If you're not familiar with Lucian Freud's work, please take a moment to learn about a great British painter, the grandson of Sigmund Freud, who passed on this week at the age of 88.  I understand the arguments against him.  His work is offensive, distasteful, uncomfortable, and dangerous, but so is Caravaggio, so is punk rock, so was Beethoven, and so are many things that I love, and I find enormous beauty in their humanity.  Either you get him or you don't and that's okay, but the man was a daring and powerful painter.

-I did a "living grand master" post a while back about him that you can view here.
-Freud on Wikipedia
-NY Times article
-Just found a documentary on him I had not seen before on youtube.  Here's part one.

These are two of my favorite paintings by him:




His process was completely mad.  It makes my heart sing.


A few More...


Ok I put most of my favorites in my other post.  The sheer volume of his work is impressive, but I guess that's natural considering he never stopped making work and painted through his eighties.

Head of a Naked Girl

Tuesday, July 19, 2011

William Orpen




William Orpen (1878-1931)

There is a foreboding beauty about William Orpen's paintings that rings true for me.  In his figures especially there is a haunting poetry.  They are full of the tensions and struggles of life that make it mysterious, frustrating, and ultimately worth living.  In his brand of naturalism is a mythicized reality that  makes the mundane feel epic.  Of course he did not invent this, but it is a temperament that runs through many of my favorite painters from Caravaggio to Carriere.

Quite an androgynous self-portrait.  I like it.

An obvious reference to Rembrandt's "Hendrijke Wading In a Stream", but a unique take on his motif.  There is a poetic futility in the cascade of sad black hair that throws the eye into complete shadow.
Rembrandt still rocks the mike.








Orpen's female nudes are lumpy. They're always homely, often oddly shaped sometimes even grotesque, but there is an almost aloof modesty in there attitude that give them a tragic saintliness.  Their melancholic sensuality is ultimately endearing and forcefully defies what academics had rigidly defined as beauty.   



He was obviously obsessed with Rembrandt.  This one brings to mind a baker's dozen of Rembrandt's Susannas and Bathshebas.









There is no beauty to me like the human figure disheveled in a state of some kind of hopeless toil.  In art misery can bring comfort and suffering can bring consolation.








I'm speechless here.  It doesn't get more touching than this.

I'm a sucker for wife portraits and things that blow in the wind.


Young Ireland Grace Gifford, Sir William Orpen
Mighty strange.

Friday, July 15, 2011

Norm Quotes Mike: An Obvious Oversight

After posting the last entry about Rockwell's Rosie the Riveter one of my students pointed out on facebook that he has directly borrowed from Michelangelo's "The Prophet Isaiah" from the Sistine Ceiling.  Good eye Logan!

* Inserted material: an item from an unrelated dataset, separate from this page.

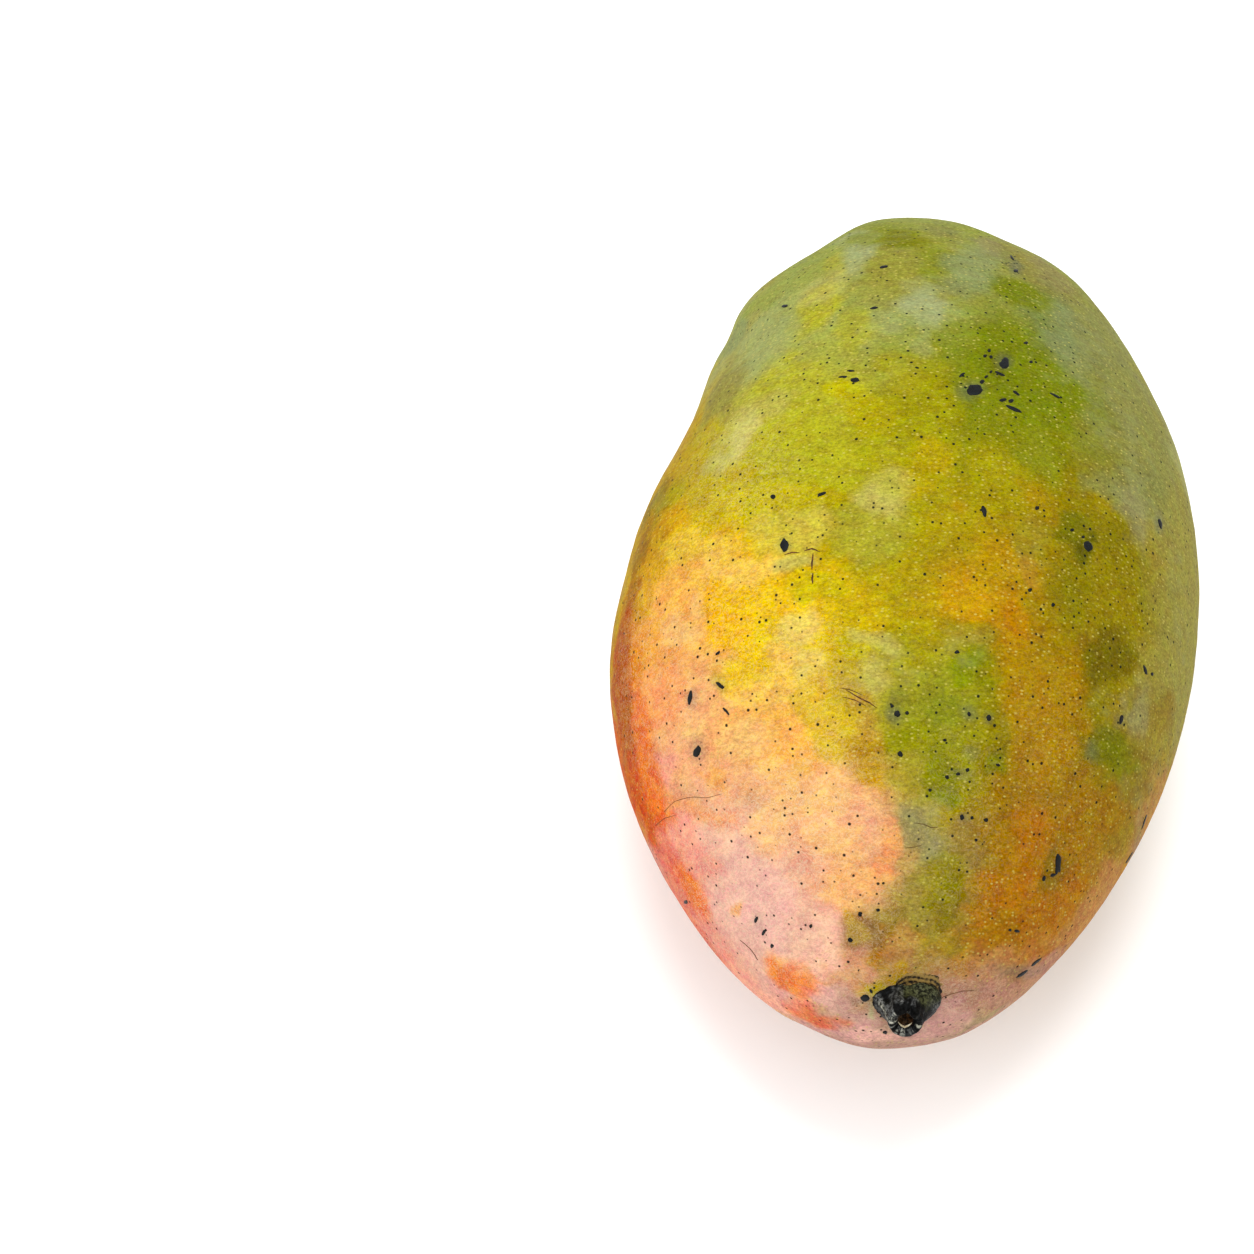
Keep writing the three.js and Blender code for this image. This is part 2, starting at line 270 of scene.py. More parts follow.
# Patches in the same terms. They have ragged edges.
PATCHES = (
    # The apex, at the top
    ("apex_olive", 0.9, 890, 236, 34, 12), ("pale_mist", 0.8, 858, 242, 26, 14, -25),
    ("misted_leaf", 0.6, 800, 272, 66, 13, -32), ("leaf", 0.8, 940, 258, 26, 18, 25),
    ("mist", 0.8, 972, 265, 26, 34, -30), ("misted_leaf", 0.8, 958, 309, 20, 12, 30),
    ("pale_mist", 0.85, 925, 308, 28, 22, 20), ("khaki", 0.8, 1040, 268, 60, 16, 38),
    ("grey_khaki", 0.6, 1058, 277, 28, 10, 38), ("grass", 0.6, 1018, 287, 24, 10, 20),
    ("dull_mist", 0.85, 1060, 330, 26, 56, -35), ("sage", 0.8, 1108, 345, 22, 44, -30),
    ("sage", 0.7, 1150, 430, 20, 70, -20), ("pale_mist", 0.3, 1181, 462, 8, 44, -12),
    # The left shoulder
    ("pale_lime", 0.7, 825, 268, 14, 9, -25), ("lime", 0.85, 812, 313, 44, 13, -45),
    ("cream_lime", 0.5, 828, 284, 28, 12, -35), ("sea_mist", 0.7, 762, 345, 18, 44, 35),
    ("sea_mist", 0.6, 888, 320, 26, 12, -5), ("lime", 0.7, 780, 378, 30, 16, -40),
    ("khaki", 0.8, 724, 390, 16, 30, 25), ("pale_cream", 0.5, 742, 434, 10, 30, 25),
    ("cream_lime", 0.5, 730, 425, 7, 20, 25), ("cream_lime", 0.5, 718, 462, 14, 18, 30),
    ("lime", 0.8, 805, 460, 48, 30), ("dark_mustard", 0.6, 882, 366, 14, 9),
    ("lemon_lime", 0.6, 838, 392, 16, 9), ("mustard", 0.5, 872, 418, 30, 16, 15),
    ("mustard", 0.8, 688, 492, 22, 22, -40), ("dark_mustard", 0.8, 664, 508, 10, 36, 28),
    # The green top
    ("grass", 0.8, 1022, 362, 54, 46, 30), ("grass", 0.8, 1062, 402, 24, 20),
    ("pale_lime", 0.8, 906, 382, 18, 16), ("dark_mustard", 0.7, 930, 400, 34, 44),
    ("mustard", 0.85, 932, 458, 26, 20, -10), ("olive", 0.6, 990, 470, 28, 36),
    ("leaf", 0.7, 1034, 450, 17, 30), ("deep_olive", 0.7, 1058, 446, 12, 14),
    ("sage", 0.8, 1102, 480, 16, 15), ("sage", 0.8, 1140, 490, 26, 30, -20),
    # Across the middle, on the right
    ("mustard", 0.7, 912, 486, 24, 10), ("mossy_gold", 0.6, 940, 520, 50, 18),
    ("dark_amber", 0.6, 964, 506, 11, 6), ("warm_olive", 0.6, 1010, 500, 26, 20),
    ("dull_tan", 0.7, 1032, 538, 25, 24), ("moss", 0.8, 1073, 520, 16, 13),
    ("gold_olive", 0.9, 1110, 530, 23, 29), ("grey_khaki", 0.8, 1142, 520, 12, 30, -10),
    ("mossy_gold", 0.7, 898, 612, 16, 26), ("amber", 0.9, 990, 560, 26, 26, 20),
    ("orange_gold", 0.8, 966, 592, 34, 24, 25), ("burnt", 0.85, 1016, 624, 17, 28, -10),
    ("tan", 0.8, 1032, 572, 17, 17), ("gold_olive", 0.8, 1078, 586, 22, 32),
    ("dull_tan", 0.7, 976, 632, 24, 15), ("spring_green", 0.9, 970, 662, 16, 19),
    ("dark_mustard", 0.7, 912, 650, 24, 21), ("dark_amber", 0.8, 1052, 694, 36, 44),
    ("dark_olive", 0.9, 1110, 660, 23, 32, 10), ("brown_khaki", 0.7, 1084, 636, 13, 11),
    ("grey_khaki", 0.8, 1140, 706, 14, 22, -10), ("brown_khaki", 0.7, 1165, 715, 10, 24, 10),
    ("moss", 0.9, 1108, 752, 26, 26), ("dark_amber", 0.8, 1058, 756, 23, 24),
    ("gold_olive", 0.7, 1000, 742, 13, 32), ("leaf", 0.7, 952, 716, 16, 20),
    ("dark_mustard", 0.5, 900, 722, 12, 15), ("green_olive", 0.7, 912, 738, 22, 11),
    # Across the middle, on the left
    # The brown khaki at the left edge is partly painted shade of a fruit lying beside it.
    ("brown_khaki", 0.8, 655, 500, 8, 30, 25), ("gold", 0.8, 668, 535, 28, 34, 20),
    ("gold", 0.6, 668, 527, 20, 12, -10), ("straw", 0.8, 732, 508, 23, 20),
    ("lemon_lime", 0.9, 772, 502, 27, 17), ("lime_gold", 0.8, 818, 503, 20, 9),
    ("pale_lime", 0.7, 868, 534, 44, 34), ("cream_lime", 0.5, 808, 536, 14, 26),
    ("lemon_lime", 0.8, 816, 589, 32, 14), ("yellow", 0.9, 750, 612, 28, 36),
    ("honey", 0.8, 672, 612, 44, 26), ("cream_honey", 0.7, 702, 604, 11, 14),
    ("light_yellow", 0.7, 772, 638, 18, 16), ("butter", 0.7, 806, 668, 20, 18),
    ("lemon", 0.9, 870, 610, 18, 15), ("lemon_lime", 0.7, 857, 652, 20, 17),
    ("cream_lime", 0.7, 880, 642, 26, 12, 25), ("apricot", 0.7, 650, 650, 32, 30),
    # The rust at the left edge is partly painted shade and a painted red reflection of a fruit lying beside
    # it.
    ("rust", 0.7, 622, 690, 10, 80), ("hot_orange", 0.7, 656, 700, 24, 38),
    ("peach", 0.6, 680, 752, 20, 36), ("light_yellow", 0.7, 752, 672, 44, 18),
    ("pale_yellow", 0.6, 772, 686, 34, 20), ("honey", 0.7, 780, 736, 50, 28),
    ("cream_honey", 0.7, 768, 768, 30, 20), ("straw", 0.6, 838, 722, 30, 34),
    ("tan", 0.6, 855, 702, 22, 13), ("tan", 0.5, 870, 752, 22, 34),
    ("forest", 0.4, 905, 705, 10, 14),
    # The lower left
    # The coral and the grey khaki at the left edge are partly painted shade and a painted red reflection of
    # a fruit lying beside it.
    ("coral", 0.8, 634, 775, 20, 30, 10), ("grey_khaki", 0.7, 622, 780, 7, 36, 14),
    ("pink", 0.7, 666, 768, 13, 18), ("peach", 0.7, 720, 778, 40, 20),
    ("apricot", 0.6, 709, 772, 9, 12), ("hot_orange", 0.7, 690, 812, 38, 14, 12),
    ("cream_honey", 0.7, 768, 828, 30, 28), ("cream_honey", 0.7, 828, 790, 30, 20),
    ("cream_honey", 0.7, 832, 843, 22, 18), ("honey", 0.5, 848, 880, 30, 30),
    ("deep_gold", 0.7, 878, 770, 12, 16), ("pink", 0.95, 684, 842, 26, 20, 12),
    ("rose", 0.85, 676, 876, 12, 48, -22), ("dusty_pink", 0.8, 652, 868, 7, 32, -24),
    ("pale_rose", 0.7, 748, 904, 48, 42, 20), ("pink", 0.8, 714, 870, 9, 10),
    ("apricot", 0.7, 733, 911, 8, 10), ("pale_pink", 0.7, 818, 942, 30, 25),
    ("brown_orange", 0.8, 866, 938, 30, 24), ("brown_orange", 0.8, 868, 936, 20, 14, -20),
    ("brown_khaki", 0.8, 894, 920, 17, 17), ("hot_orange", 0.9, 790, 970, 28, 13, 25),
    ("salmon", 0.7, 796, 1005, 20, 8, 25), ("tan_rose", 0.7, 838, 974, 28, 12, 20),
    ("dusty_pink", 0.7, 838, 1000, 20, 15), ("dusty_pink", 0.8, 812, 1026, 22, 7, 15),
    ("dusty_pink", 0.7, 850, 1030, 38, 17, 15), ("pink", 0.7, 740, 990, 46, 14, 42),
    ("scarlet", 0.6, 700, 950, 46, 6, 52),
    # The lower right
    ("apex_olive", 0.8, 994, 767, 15, 10), ("dull_tan", 0.6, 915, 763, 24, 13),
    ("grey_khaki", 0.7, 921, 828, 19, 34), ("apex_olive", 0.7, 941, 793, 15, 12),
    ("soft_umber", 0.6, 972, 835, 28, 28), ("brown_orange", 0.8, 1030, 835, 18, 26),
    ("brown_amber", 0.8, 1073, 806, 15, 22), ("brown_orange", 0.7, 1018, 884, 40, 20),
    ("brown", 0.7, 1112, 805, 24, 24), ("tan_orange", 0.6, 1150, 810, 14, 44, 20),
    ("tan_orange", 0.8, 1098, 895, 18, 36, 28), ("tan_orange", 0.7, 1072, 924, 16, 26, 35),
    ("gold_olive", 0.9, 940, 886, 20, 26), ("umber", 0.7, 946, 910, 10, 12),
    ("dull_tan", 0.6, 918, 880, 17, 22), ("brown_orange", 0.8, 988, 918, 13, 10),
    ("brown", 0.6, 980, 934, 12, 14), ("brown", 0.6, 1008, 928, 20, 20),
    ("tan_orange", 0.7, 906, 948, 18, 20), ("tan", 0.7, 924, 938, 8, 8),
    ("brown_khaki", 0.5, 956, 952, 14, 12), ("tan_orange", 0.85, 1000, 966, 32, 15, -25),
    ("tan_pink", 0.8, 968, 1006, 40, 18, -22), ("dusk_pink", 0.8, 900, 1036, 34, 9),
    ("grey_khaki", 0.6, 978, 1022, 44, 6, -24), ("earth", 0.4, 1020, 974, 24, 8, -35),
    ("mustard", 0.9, 879, 984, 11, 7, -20), ("amber", 0.8, 905, 970, 13, 7, -25),
    ("pale_mist", 0.6, 873, 1010, 4, 9, -35), ("pale_rose", 0.6, 880, 1036, 34, 8, 8),
    ("dusty_pink", 0.7, 935, 1030, 30, 9, -14), ("earth", 0.6, 848, 1002, 9, 4),
    ("dusty_pink", 0.7, 938, 1018, 22, 12, -20),
    # Along the left edge: the fruit's own red-brown blush, with painted shade and a painted red reflection
    # of a fruit lying beside it
    ("dull_tan", 0.8, 660, 506, 8, 12, 30), ("dark_amber", 0.8, 654, 520, 8, 14, 25),
    ("brown_amber", 0.85, 642, 553, 9, 30, 17), ("deep_gold", 0.8, 662, 540, 9, 16, 20),
    ("orange_gold", 0.8, 652, 567, 10, 18, 15), ("dull_orange", 0.85, 632, 595, 9, 28, 12),
    ("orange_gold", 0.7, 647, 598, 10, 24, 12), ("rust", 0.85, 622, 648, 8, 30, 5),
    ("rust", 0.9, 622, 690, 9, 36), ("rust", 0.9, 627, 735, 9, 32, -8),
    ("bright_orange", 0.8, 637, 668, 9, 26), ("vermilion", 0.8, 641, 722, 9, 30, -4),
    ("coral", 0.9, 635, 772, 12, 26, -12), ("coral", 0.9, 646, 812, 10, 26, -20),
    ("vermilion", 0.85, 655, 784, 10, 30, -15), ("vermilion", 0.8, 664, 820, 9, 20, -20),
    ("coral", 0.8, 653, 834, 7, 16, -22), ("rose", 0.8, 668, 846, 9, 20, -22),
    ("salmon", 0.8, 697, 904, 12, 14, -30), ("vermilion", 0.7, 652, 765, 9, 14, -10),
    ("vermilion", 0.9, 686, 884, 9, 34, -30),
    # Smaller patches on the left
    ("pale_yellow", 0.8, 742, 568, 44, 16, -10), ("cream_lime", 0.8, 794, 564, 26, 8, -5),
    ("cream_honey", 0.8, 682, 633, 18, 16), ("butter", 0.8, 809, 628, 17, 17),
    ("pale_yellow", 0.8, 785, 659, 14, 18), ("dull_gold", 0.7, 808, 691, 12, 24),
    ("cream_lime", 0.7, 874, 684, 18, 16), ("cream_lime", 0.8, 874, 496, 24, 14),
    ("lime", 0.8, 886, 477, 12, 10), ("pale_straw", 0.8, 788, 534, 36, 18),
    ("mustard", 0.8, 717, 479, 36, 11, -20), ("pale_gold", 0.8, 692, 547, 30, 20, -10),
    ("straw", 0.8, 706, 523, 16, 12), ("marigold", 0.8, 725, 612, 20, 32),
    ("cream_honey", 0.7, 798, 799, 28, 20), ("cream_honey", 0.8, 740, 735, 26, 16, -15),
    ("cream_honey", 0.6, 690, 727, 16, 14), ("hot_orange", 0.7, 884, 858, 12, 28, 10),
    ("pale_pink", 0.7, 710, 838, 13, 16, 20), ("pink", 0.8, 702, 868, 13, 14, 20),
    ("pale_rose", 0.7, 814, 990, 16, 8, 25), ("cream_lime", 0.5, 888, 481, 24, 16),
    ("cream_lime", 0.6, 768, 402, 26, 12, -30), ("pale_mist", 0.6, 858, 258, 16, 12),
    ("lime", 0.6, 850, 330, 16, 26), ("sea_mist", 0.7, 918, 332, 14, 22),
    ("dark_amber", 0.7, 874, 739, 18, 11), ("brick", 0.8, 806, 1016, 24, 6, 25),
    ("vermilion", 0.7, 782, 976, 24, 8, 40), ("brick", 0.8, 822, 1021, 18, 6, 18),
    ("pale_pink", 0.9, 808, 958, 26, 12, 15), ("tan_rose", 0.8, 866, 965, 20, 9, 20),
    ("orange_gold", 0.8, 851, 926, 10, 16), ("brown", 0.8, 874, 936, 12, 14),
    # Smaller patches on the right
    ("umber", 0.8, 1057, 862, 12, 24, 10), ("deep_moss", 0.8, 1087, 542, 11, 13),
    ("gold_olive", 0.8, 1106, 707, 16, 20), ("gold_olive", 0.7, 1122, 688, 14, 14),
    ("moss", 0.8, 1132, 767, 16, 30, 5), ("umber", 0.85, 951, 911, 14, 22),
    ("deep_olive", 0.8, 948, 793, 12, 14), ("brown_khaki", 0.7, 961, 949, 16, 12),
    ("deep_olive", 0.7, 992, 669, 13, 18), ("brown", 0.8, 1085, 867, 12, 36, 15),
    ("brown_khaki", 0.8, 1142, 787, 14, 16), ("tan_pink", 0.8, 1000, 1000, 26, 10, -30),
    ("tan_pink", 0.8, 1045, 967, 24, 11, -42), ("dull_orange", 0.8, 1063, 905, 13, 26, 25),
    ("brown_amber", 0.85, 1072, 828, 14, 34), ("brown_khaki", 0.8, 1148, 756, 12, 16),
    ("deep_olive", 0.8, 942, 779, 12, 30), ("gold_olive", 0.85, 945, 885, 16, 36),
    # Smaller patches at the top
    ("leaf", 0.9, 870, 238, 24, 8, -10), ("deep_olive", 0.8, 896, 237, 16, 9),
    ("mist", 0.8, 735, 342, 11, 22, 35), ("moss", 0.7, 1002, 368, 13, 13),
    ("sage", 0.8, 1008, 257, 20, 9, 25), ("misted_leaf", 0.8, 949, 312, 14, 11),
    ("sage", 0.8, 1103, 361, 26, 20), ("misted_leaf", 0.8, 760, 305, 16, 9, -35),
    ("sage", 0.8, 937, 229, 18, 7, 5), ("grey_khaki", 0.8, 986, 245, 18, 9, 18),
    ("grass", 0.8, 1027, 293, 24, 14),
)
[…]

But did you know that Raphael grabbed the pose from Michelangelo first?  The story goes that when the ceiling was still under wraps in 1511 the architect and painter Donato Bramante snuck Raphael into the chapel to sneak a peek.  Raphael's "School of Athens" still in progress at the time, he is said to have scraped off the fresco to start it over again inspired by Michelangelo's style.  His figure of Heraclitus is said to be modeled after his rival Michelangelo who hated Raphael as a plagiarist.   


Wednesday, July 13, 2011

Rockwell's Riveting Rosie.

A recent blog post by a friend of mine blogging as Flannery O' Kafka  posted an image of J. Howard Miller's Rosie the Riveter (1942) remade in jellybeans by a contemporary artist.  This reminded me of the other Rosie I love by Norman Rockwell done a year later in 1943.  Rockwell was in his own class as an illustrator, and this is a great example.  




With a little research I was simply giddy to discover that this piece is in the permanent collection of the upcoming Crystal Bridges Museum, scheduled to open this November in Bentonville, Arkansas!  The museum will house one of the largest collections of American art in the world.  I actually feel some kind of beetle-mania, and have to suppress a scream when I think about it.

 Rockwell's beefier Rosie portrayed here as a 1940's begoggled punk rocker (down to the buttons!), slings a riveter across her lap like a pieta.  The "S" curve originating in the stars of the upper left corner runs straight through the bicep down through the busted old power cord, making her feel monumental.  Even the meat on the sandwich dances and her flexors and brachioradialis are to die for.



To top it off this is one of the most beautiful heads I've ever seen.  Tough as a jackhammer and yet so delicate and charming.


File:We Can Do It!.jpg

J. Howard Miller's Rosie.  Not bad but probably improved with jelly beans.